Tuesday, December 7, 2010

Heavy Glow - The Filth and The Fury”EP


Electronic distortion - to reproduce or amplify (a signal) inaccurately by changing the frequencies or unequally changing the delay or amplitude of the components of the output wave. (The “Filth.”)

Audio feedback - when a sound loop exists between an audio input and an audio output. The frequency of the resulting sound is determined by resonance frequencies in the microphone, amplifier, and loudspeaker, the acoustics of the room, the directional pick-up and emission patterns of the microphone and loudspeaker, and the distance between them. (The “Fury”)

Add the two together and you have The Filth and The Fury.  Use it skillfully and surround it with expert guitar playing, world class rock drums, driving bass, catchy lyrics, and soulful vocals, and you have Heavy Glow’s The Filth and The Fury EP.

Although the EP’s name is the same as a 1999 video rock documentary on the Sex Pistols by Julien Temple, Heavy Glow’s performances are more akin to the 1969 psychedelia of Jimi Hendrix.  Guitarist and vocalist Jared Mullins displays his axe virtuosity like a circus ringmaster.

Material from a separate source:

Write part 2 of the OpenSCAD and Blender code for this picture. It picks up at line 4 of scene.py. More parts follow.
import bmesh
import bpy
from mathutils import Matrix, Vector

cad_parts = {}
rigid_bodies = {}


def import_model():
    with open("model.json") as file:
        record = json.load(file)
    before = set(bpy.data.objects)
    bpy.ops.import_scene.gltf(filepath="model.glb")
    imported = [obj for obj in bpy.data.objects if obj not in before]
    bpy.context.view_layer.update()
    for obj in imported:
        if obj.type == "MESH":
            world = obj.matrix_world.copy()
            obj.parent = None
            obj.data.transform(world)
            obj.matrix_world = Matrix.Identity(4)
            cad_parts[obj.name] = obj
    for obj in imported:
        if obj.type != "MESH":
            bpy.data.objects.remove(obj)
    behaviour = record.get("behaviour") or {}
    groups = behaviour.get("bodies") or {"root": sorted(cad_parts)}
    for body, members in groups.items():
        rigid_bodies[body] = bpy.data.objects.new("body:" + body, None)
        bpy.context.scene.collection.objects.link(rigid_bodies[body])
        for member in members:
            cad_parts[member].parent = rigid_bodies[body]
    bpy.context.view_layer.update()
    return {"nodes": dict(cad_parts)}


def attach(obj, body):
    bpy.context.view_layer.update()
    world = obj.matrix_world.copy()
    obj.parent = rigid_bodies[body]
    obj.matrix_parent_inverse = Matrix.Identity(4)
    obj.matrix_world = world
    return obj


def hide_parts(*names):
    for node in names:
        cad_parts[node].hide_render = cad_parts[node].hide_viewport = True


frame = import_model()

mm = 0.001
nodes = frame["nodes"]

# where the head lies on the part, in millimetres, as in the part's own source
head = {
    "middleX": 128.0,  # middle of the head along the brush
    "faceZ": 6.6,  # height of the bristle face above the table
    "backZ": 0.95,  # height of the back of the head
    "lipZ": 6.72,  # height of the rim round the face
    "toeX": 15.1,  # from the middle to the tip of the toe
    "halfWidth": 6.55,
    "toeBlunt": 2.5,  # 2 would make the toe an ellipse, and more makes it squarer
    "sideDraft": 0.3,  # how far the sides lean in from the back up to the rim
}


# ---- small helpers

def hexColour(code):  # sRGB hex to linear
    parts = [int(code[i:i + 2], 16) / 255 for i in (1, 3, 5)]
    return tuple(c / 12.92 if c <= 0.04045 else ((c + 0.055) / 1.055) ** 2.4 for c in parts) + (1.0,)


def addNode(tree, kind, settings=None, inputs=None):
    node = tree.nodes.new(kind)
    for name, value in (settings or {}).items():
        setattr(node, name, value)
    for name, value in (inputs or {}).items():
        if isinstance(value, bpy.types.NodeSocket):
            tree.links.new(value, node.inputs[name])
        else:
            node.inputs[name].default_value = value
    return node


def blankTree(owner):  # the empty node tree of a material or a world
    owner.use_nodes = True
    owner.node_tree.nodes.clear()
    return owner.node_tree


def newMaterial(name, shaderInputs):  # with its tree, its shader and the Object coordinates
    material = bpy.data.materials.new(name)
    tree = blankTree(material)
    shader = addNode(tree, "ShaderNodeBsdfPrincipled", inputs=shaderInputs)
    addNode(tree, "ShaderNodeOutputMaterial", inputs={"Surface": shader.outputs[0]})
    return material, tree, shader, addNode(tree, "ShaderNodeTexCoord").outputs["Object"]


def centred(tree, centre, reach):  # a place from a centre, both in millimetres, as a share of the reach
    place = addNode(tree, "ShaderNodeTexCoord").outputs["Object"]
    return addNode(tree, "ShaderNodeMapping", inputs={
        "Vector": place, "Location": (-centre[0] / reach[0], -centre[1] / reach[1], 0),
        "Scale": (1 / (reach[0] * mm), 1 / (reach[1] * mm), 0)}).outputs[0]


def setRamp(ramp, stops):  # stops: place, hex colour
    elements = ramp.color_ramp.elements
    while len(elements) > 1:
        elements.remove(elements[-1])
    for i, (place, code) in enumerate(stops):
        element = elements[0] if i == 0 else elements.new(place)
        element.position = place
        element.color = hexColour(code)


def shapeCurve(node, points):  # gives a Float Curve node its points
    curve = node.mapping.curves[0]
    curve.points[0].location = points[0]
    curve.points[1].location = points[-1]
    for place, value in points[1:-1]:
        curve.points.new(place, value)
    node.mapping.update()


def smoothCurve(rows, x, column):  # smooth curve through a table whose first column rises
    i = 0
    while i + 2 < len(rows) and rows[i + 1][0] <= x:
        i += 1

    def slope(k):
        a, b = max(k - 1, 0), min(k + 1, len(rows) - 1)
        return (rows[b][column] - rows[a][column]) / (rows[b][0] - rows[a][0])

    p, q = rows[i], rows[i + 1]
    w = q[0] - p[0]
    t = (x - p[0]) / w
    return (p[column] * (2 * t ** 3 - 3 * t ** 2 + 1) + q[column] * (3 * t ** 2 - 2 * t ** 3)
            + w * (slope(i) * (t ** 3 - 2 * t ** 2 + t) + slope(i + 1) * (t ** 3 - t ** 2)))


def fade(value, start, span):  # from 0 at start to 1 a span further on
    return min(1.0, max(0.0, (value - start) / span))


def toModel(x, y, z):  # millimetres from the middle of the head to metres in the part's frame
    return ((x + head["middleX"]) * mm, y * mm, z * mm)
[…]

He tames feedback and turns it into melodious waves of sound in much of the same way Hendrix did during his performance of “Can You See Me?” at the Monterey Pop Festival.  He adds various distortions - from Hendrix’s and Clapton’s fuzzboxes to Link Wray’s dislodged amplifier tube sputter.  Mullins’ guitar playing is a master class in tone. Mullins’ vocals fit beautifully and provide an expressive and accessible foundation for the power trio.


Joe Brooks provides the bottom. He thumps and bumps crunch in a way Dickie Peterson of Blue Cheer fame would fully appreciate.  Dan Kurtz is a madman.  He is a power drummer, with exacting rhythm, that would have Buddy Miles and Ian Paice on their feet waiving flicked Bic lighters.

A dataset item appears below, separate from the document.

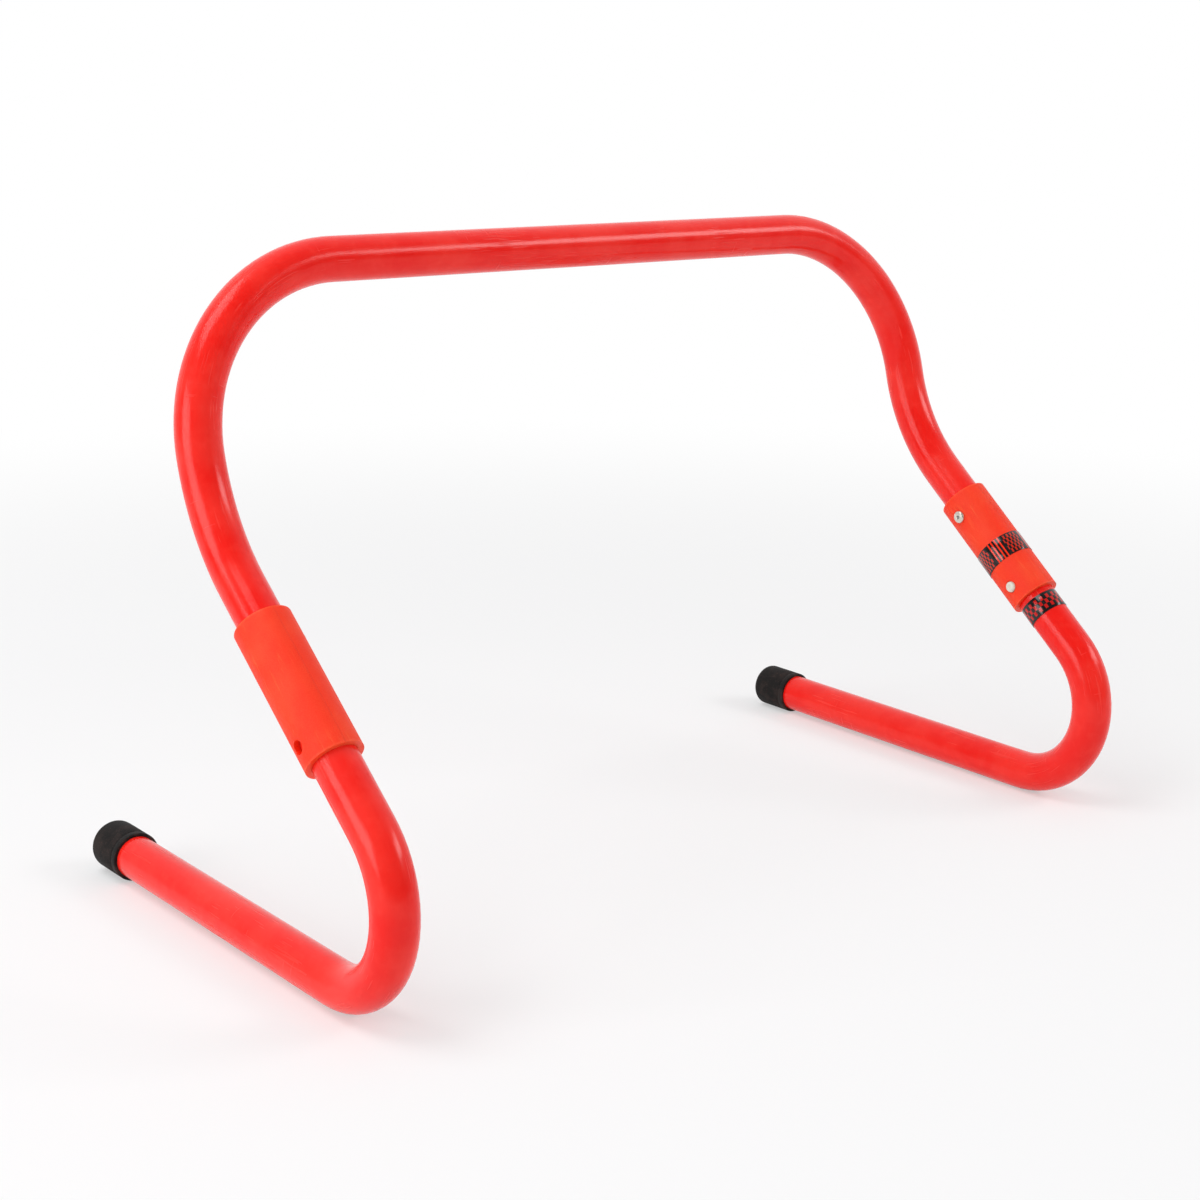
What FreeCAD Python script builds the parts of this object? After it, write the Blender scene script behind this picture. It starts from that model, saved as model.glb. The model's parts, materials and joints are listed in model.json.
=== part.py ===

Now here’s the kicker.  The EP was cut live in one room over a period of six hours.  Let me say that one more time - the EP was cut live in one room over a period of six hours.  Incredible!

How did they do it?  Well, talent helps - so does the steady hand of guitarist and producer Stevie Salas.  Salas has worked with Rod Stewart, Mick Jagger, George Clinton - even Justin Timberlake.  He just seems to know how to get the best out of these boys.

The EP contains five songs - all of them gems.  The most radio ready are "I Almost Prayed" and "Bourgeois Baby" which share a certain drive and complexity that have you up and rockin’.  Then there is "Hot Mess" with a riff that descends directly from Hendrix’s "Manic Depression"  "Love Ghost" does things with feedback and fuzz that make you know the band was reared on a steady diet of hard rock.  To finish the EP Heavy Glow performs "Red July," an early 1970’s power rock ballad of Bootsy Collin-esque bass combined with Clapton’s Cream-era guitar tones, accented by Stewart Copeland-like drumming, over which Mullins croons about “hot summer, red July” with mantra-like repetition.

Don’t know where the band name Heavy Glow came from.  At first I thought it might have originated from the lyrics of the Red Hot Chili Peppers’ song "By The Way."  After listening to the EP I’m not so sure.  It might just be taken from the light at the end of a burning medical marijuana cigarette.  Now, that’s more like Heavy Glow.